On Sunday, as Saudi stocks plunged amid speculation the Jamal Khashoggi drama will ultimately spark an international diplomatic backlash against the Kingdom, Riyadh promised to retaliate in the event it faces sanctions or other punitive measures.
“The kingdom emphasizes that it will respond to any measure against it with an even stronger measure”, state-run media said, adding that “the kingdom’s economy has an influential and vital role in the global economy.”
There’s no doubt about the veracity of that latter assessment – at least when it comes to crude.
Of course deploying the oil “weapon” is a fraught with risk. For one thing, higher prices would eventually deep-six demand and, likely, the global economy, which is already on shaky footing thanks to the trade war. Additionally, higher prices would embolden alternative suppliers that aren’t viable at lower price points.

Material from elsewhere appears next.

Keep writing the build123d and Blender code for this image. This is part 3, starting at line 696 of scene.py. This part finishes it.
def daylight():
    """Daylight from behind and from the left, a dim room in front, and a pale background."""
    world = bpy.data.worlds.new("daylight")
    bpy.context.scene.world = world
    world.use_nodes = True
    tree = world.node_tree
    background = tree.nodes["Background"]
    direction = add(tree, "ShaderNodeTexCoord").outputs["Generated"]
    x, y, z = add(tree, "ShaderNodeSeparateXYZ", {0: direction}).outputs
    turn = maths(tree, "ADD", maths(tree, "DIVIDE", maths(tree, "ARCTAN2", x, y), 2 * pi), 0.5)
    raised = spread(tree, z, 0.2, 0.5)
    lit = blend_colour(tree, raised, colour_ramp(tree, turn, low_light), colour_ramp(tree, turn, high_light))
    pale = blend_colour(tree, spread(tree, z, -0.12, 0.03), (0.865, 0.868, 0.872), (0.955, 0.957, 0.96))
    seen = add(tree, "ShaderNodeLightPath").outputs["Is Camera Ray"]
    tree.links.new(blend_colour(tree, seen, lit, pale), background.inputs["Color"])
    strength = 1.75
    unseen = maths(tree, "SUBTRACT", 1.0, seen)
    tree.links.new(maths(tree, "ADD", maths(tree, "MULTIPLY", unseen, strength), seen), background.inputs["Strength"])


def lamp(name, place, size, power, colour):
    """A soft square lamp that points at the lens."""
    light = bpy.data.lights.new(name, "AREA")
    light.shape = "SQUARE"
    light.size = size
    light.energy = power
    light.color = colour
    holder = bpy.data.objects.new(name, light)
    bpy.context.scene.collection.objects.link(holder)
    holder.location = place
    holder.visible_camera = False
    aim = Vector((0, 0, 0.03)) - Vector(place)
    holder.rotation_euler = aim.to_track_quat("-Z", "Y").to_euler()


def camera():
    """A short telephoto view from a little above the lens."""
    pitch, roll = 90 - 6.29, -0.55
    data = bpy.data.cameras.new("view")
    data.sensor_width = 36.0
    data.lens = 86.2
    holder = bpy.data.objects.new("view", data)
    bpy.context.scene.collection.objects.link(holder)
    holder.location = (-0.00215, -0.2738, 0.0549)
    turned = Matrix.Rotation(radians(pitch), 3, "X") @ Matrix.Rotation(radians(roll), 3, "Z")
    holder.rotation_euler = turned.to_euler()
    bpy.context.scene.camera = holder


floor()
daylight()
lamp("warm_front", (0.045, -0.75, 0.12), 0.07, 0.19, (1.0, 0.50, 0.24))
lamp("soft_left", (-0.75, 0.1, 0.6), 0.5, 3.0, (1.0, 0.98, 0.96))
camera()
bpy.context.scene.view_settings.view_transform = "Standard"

The market is already concerned about the loss of Iranian barrels and the Trump administration has variously pleaded with Riyadh to commit to keeping the market well supplied as sanctions on Tehran force America’s allies to cut imports of Iranian crude to zero.
Were the Saudis to try and leverage their influence over oil prices to respond to diplomatic pressure stemming from the murder of a journalist, it would risk infuriating Trump, who has made no secret of his disdain for OPEC and has openly flaunted America’s role in protecting the Kingdom from regional threats.
So far, the President has insisted that the $110 billion arms deal with Riyadh should not be canceled regardless of whether the Saudis are responsible for Khashoggi’s untimely demise, which means Mohammed bin Salman has a staunch security ally in Trump.
But anyone who knows anything about Trump will tell you that “staunch” does not mean “reliable.” He has time and again demonstrated that he has no qualms whatsoever about throwing yesterday’s “friends” under the bus today, if he feels he’s been slighted. John Bolton’s mustache notwithstanding, Trump has also repeatedly insisted that he is, at heart, a non-interventionist when it comes to the Mideast. You might justifiably argue that his actions since becoming president cast considerable doubt on that characterization, but the fact remains that the “it’s not our problem” shtick plays well with a base that’s predisposed to despising the Arab world. You can be absolutely sure that “they raise oil prices, we stop protecting them” would be a hit line at any Trump stadium rally.
Given all of the above, it seems profoundly unwise for the Saudis to break with precedent by weaponizing crude.
An end around, though, could be refusing to recycle the proceeds from oil sales into USD assets. That would be a real kick in the balls for the Trump administration at a time when the ballooning deficit needs funding, China is seemingly predisposed to selling Treasurys (official protestations notwithstanding), Russia is liquidating and the world is rethinking whether it makes sense to remain committed to a dollar-centric system if the U.S. intends to implicitly and explicitly deploy the greenback as a weapon against allies and foes alike.
With all of the above in mind, I wanted to quickly note that yesterday’s data (which tipped a third consecutive month of selling from China), showed Saudi Arabia upping its holdings of U.S. Treasurys by $2.7 billion to a record $169.5 billion in August.
So if what you’re looking for is another reason to believe that the Trump administration will be loath to punish the Saudis for killing a dissident journalist, there’s one, right there.
Obviously, the Saudis’ Treasury stash is nowhere near that of China and Japan, but that kind of begs the question, because again, both the Chinese and the Japanese were sellers in August.